**The problem**
Look for "Include" in the listing below. Gather each line that contains it.

(Rows from an object dataset)
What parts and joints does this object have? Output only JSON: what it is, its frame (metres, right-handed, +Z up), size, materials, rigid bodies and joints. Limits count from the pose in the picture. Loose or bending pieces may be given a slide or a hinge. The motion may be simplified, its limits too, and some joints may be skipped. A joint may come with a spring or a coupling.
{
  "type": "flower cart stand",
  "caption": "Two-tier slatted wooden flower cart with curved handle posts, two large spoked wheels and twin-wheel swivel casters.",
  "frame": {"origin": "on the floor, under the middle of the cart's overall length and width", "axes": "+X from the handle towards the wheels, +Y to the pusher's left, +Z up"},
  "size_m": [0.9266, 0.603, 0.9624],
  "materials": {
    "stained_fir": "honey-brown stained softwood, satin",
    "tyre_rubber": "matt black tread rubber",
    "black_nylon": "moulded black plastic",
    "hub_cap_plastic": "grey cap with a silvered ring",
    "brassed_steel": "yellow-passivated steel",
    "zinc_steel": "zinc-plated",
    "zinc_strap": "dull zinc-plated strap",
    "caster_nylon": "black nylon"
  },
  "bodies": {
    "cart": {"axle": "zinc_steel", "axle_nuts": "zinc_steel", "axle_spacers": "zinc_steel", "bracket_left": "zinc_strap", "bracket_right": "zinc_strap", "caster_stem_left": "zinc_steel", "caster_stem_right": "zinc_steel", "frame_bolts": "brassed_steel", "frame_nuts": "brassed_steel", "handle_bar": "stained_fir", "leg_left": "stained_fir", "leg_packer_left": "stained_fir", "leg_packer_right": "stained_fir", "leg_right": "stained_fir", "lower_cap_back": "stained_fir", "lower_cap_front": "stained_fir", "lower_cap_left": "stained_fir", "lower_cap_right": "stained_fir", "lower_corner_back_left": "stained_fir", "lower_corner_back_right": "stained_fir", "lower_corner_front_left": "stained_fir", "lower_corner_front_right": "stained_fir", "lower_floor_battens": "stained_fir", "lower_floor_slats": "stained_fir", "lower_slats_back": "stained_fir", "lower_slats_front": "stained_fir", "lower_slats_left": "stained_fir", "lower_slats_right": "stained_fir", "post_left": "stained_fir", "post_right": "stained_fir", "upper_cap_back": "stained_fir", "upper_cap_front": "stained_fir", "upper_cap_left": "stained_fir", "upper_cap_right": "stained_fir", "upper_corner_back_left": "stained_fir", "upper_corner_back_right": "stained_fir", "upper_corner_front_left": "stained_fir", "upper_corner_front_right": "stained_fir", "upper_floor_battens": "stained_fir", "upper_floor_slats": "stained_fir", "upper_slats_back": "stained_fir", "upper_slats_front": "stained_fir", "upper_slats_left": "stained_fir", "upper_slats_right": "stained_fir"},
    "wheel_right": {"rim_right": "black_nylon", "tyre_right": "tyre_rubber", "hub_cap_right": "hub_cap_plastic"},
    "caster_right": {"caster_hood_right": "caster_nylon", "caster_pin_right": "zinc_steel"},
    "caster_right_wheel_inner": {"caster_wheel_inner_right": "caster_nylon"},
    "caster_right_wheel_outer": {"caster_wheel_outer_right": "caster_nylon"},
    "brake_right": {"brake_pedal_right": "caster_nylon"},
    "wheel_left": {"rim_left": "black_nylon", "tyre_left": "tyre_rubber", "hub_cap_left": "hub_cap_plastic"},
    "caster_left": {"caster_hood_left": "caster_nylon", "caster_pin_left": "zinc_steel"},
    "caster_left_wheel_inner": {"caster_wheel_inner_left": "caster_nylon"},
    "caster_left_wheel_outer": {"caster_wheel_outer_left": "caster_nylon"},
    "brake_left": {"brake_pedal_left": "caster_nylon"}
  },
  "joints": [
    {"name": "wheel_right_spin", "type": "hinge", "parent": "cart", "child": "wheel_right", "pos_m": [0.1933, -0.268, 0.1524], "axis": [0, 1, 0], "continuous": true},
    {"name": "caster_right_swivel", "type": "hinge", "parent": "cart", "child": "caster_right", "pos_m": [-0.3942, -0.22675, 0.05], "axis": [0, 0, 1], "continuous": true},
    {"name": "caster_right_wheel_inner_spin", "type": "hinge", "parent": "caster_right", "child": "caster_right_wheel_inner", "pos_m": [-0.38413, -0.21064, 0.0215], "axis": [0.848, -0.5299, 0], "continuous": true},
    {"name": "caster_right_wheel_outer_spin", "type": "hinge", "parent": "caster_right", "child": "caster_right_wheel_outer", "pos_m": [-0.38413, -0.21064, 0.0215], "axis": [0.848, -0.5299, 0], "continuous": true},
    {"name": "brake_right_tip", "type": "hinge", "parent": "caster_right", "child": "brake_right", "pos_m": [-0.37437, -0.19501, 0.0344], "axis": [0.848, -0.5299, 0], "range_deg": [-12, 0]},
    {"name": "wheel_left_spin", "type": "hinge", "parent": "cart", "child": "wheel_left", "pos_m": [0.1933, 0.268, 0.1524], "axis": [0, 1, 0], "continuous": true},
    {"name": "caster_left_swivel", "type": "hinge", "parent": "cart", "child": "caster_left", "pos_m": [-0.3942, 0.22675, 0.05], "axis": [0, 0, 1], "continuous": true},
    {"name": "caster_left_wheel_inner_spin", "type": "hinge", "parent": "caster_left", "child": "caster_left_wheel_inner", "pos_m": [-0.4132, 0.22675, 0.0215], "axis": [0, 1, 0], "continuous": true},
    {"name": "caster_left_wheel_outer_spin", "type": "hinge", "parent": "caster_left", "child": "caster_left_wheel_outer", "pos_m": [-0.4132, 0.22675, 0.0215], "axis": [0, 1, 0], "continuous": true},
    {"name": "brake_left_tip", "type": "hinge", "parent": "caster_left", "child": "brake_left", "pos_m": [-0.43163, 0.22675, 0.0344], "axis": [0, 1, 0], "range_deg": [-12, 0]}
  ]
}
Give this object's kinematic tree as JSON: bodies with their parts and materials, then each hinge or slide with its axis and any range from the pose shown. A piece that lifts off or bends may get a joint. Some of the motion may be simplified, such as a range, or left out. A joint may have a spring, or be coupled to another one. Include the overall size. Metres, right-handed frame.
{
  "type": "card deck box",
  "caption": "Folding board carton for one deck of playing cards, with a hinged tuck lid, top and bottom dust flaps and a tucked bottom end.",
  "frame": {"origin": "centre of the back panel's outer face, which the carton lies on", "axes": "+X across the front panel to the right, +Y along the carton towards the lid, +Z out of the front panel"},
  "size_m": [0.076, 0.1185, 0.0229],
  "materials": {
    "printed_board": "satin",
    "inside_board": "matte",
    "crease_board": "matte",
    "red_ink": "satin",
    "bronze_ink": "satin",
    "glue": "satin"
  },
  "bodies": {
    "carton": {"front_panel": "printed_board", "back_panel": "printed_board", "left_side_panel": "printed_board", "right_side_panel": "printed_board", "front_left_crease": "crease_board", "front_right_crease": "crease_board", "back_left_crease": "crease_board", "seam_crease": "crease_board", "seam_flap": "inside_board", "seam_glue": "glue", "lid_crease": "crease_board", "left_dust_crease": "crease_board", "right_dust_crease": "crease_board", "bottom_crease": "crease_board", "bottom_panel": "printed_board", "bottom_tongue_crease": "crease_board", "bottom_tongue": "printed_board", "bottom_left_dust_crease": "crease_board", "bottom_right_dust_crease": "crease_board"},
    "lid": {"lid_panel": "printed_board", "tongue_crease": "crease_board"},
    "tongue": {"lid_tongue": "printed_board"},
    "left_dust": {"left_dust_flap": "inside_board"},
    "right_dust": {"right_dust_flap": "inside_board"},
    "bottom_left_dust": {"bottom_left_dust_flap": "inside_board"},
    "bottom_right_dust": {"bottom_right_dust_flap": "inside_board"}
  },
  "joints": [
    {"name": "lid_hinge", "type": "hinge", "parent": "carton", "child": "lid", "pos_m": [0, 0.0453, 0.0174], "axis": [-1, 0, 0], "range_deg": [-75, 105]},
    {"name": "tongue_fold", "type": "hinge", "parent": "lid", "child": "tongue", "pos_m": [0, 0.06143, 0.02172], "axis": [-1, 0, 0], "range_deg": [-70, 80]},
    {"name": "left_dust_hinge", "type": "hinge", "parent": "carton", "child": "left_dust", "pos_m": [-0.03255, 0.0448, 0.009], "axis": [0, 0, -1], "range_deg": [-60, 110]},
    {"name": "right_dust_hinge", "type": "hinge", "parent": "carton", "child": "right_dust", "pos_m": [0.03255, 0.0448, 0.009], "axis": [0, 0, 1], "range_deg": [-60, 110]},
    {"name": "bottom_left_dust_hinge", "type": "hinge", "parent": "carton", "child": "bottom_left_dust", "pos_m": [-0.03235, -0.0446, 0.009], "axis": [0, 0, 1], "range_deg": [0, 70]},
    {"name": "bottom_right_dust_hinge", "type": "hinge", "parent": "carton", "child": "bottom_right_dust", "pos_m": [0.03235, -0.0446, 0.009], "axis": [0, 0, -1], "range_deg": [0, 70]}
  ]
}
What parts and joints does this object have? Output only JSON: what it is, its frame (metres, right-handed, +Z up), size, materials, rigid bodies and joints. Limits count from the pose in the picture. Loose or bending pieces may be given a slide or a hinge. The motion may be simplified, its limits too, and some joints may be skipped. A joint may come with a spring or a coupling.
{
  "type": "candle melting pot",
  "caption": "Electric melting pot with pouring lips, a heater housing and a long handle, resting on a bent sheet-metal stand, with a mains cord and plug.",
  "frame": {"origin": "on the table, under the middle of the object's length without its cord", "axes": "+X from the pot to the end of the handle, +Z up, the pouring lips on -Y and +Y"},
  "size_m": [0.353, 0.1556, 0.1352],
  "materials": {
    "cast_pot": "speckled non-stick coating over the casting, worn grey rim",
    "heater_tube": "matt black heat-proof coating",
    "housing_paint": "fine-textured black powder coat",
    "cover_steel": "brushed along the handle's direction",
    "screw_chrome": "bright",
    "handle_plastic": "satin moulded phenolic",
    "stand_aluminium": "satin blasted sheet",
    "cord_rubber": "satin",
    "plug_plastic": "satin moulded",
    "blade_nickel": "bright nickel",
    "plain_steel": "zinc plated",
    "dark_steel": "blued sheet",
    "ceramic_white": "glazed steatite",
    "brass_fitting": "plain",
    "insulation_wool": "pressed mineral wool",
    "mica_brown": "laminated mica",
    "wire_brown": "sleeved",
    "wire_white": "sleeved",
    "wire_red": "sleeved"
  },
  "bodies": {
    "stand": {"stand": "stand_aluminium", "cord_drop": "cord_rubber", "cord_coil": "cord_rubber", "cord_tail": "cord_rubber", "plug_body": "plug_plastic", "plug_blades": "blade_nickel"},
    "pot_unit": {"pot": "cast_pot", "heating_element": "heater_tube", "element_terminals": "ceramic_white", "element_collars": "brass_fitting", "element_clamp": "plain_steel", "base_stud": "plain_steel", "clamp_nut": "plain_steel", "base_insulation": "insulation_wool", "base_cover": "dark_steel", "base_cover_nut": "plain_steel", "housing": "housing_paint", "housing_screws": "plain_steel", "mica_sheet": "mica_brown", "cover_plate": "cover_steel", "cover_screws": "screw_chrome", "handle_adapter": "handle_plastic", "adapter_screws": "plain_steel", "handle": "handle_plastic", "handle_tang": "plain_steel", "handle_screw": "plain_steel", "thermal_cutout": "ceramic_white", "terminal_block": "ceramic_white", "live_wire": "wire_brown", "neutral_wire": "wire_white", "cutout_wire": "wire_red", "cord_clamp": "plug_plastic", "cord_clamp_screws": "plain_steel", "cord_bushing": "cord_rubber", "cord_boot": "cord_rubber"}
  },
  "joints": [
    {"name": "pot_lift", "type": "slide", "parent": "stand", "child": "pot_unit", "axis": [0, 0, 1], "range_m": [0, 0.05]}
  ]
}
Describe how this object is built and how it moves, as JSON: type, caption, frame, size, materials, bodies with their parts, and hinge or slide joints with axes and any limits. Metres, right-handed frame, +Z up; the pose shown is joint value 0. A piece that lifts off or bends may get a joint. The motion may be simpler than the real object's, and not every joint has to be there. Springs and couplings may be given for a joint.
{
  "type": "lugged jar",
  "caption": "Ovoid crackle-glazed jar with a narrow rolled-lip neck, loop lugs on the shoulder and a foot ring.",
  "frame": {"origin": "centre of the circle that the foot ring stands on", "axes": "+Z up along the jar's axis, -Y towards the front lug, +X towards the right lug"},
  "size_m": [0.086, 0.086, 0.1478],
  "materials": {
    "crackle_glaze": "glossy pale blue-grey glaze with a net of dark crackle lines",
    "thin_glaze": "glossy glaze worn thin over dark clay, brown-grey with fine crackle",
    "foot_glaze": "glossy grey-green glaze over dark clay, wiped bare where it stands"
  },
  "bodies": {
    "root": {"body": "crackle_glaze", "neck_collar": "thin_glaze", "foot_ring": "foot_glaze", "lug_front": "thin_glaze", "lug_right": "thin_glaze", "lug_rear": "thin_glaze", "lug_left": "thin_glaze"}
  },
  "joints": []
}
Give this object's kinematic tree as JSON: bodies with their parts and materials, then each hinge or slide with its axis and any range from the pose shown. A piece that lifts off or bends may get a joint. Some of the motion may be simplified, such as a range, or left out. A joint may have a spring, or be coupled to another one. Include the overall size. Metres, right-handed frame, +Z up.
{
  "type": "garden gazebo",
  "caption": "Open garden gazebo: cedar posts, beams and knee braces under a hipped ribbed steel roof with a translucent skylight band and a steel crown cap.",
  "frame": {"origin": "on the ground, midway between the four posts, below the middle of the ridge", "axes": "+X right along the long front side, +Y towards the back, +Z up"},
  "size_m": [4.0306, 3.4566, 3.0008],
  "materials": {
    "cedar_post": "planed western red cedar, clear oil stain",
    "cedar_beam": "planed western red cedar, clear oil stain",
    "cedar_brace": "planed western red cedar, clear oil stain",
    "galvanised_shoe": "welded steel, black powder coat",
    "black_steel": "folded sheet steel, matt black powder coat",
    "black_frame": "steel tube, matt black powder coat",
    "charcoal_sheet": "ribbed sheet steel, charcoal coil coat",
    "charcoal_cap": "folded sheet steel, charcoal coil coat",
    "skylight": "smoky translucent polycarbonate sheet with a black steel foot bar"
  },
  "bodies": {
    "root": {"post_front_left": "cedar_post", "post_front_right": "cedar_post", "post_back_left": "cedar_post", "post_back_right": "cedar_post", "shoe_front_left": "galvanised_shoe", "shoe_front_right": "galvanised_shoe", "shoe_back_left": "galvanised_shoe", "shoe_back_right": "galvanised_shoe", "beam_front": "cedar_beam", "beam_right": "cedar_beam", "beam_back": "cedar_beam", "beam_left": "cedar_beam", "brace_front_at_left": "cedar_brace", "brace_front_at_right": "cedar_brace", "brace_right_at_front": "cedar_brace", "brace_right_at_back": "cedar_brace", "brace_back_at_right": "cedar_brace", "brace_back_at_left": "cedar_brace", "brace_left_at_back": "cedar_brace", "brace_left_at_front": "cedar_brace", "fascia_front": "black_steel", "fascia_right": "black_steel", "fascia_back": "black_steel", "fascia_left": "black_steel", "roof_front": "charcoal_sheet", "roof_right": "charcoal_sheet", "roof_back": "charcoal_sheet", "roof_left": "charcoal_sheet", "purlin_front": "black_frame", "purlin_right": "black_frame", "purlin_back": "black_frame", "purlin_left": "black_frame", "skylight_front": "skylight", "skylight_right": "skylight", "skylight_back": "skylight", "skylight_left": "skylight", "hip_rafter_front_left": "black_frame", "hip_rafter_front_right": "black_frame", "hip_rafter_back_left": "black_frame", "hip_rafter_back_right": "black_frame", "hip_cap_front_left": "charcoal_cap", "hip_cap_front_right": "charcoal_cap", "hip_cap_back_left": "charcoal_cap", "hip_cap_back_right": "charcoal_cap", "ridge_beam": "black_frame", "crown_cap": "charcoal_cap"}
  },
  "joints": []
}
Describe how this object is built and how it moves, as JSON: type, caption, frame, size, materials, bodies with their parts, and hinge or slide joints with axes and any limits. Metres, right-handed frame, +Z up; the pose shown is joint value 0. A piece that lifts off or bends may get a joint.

**Complete response**
Give this object's kinematic tree as JSON: bodies with their parts and materials, then each hinge or slide with its axis and any range from the pose shown. A piece that lifts off or bends may get a joint. Some of the motion may be simplified, such as a range, or left out. A joint may have a spring, or be coupled to another one. Include the overall size. Metres, right-handed frame.
Give this object's kinematic tree as JSON: bodies with their parts and materials, then each hinge or slide with its axis and any range from the pose shown. A piece that lifts off or bends may get a joint. Some of the motion may be simplified, such as a range, or left out. A joint may have a spring, or be coupled to another one. Include the overall size. Metres, right-handed frame, +Z up.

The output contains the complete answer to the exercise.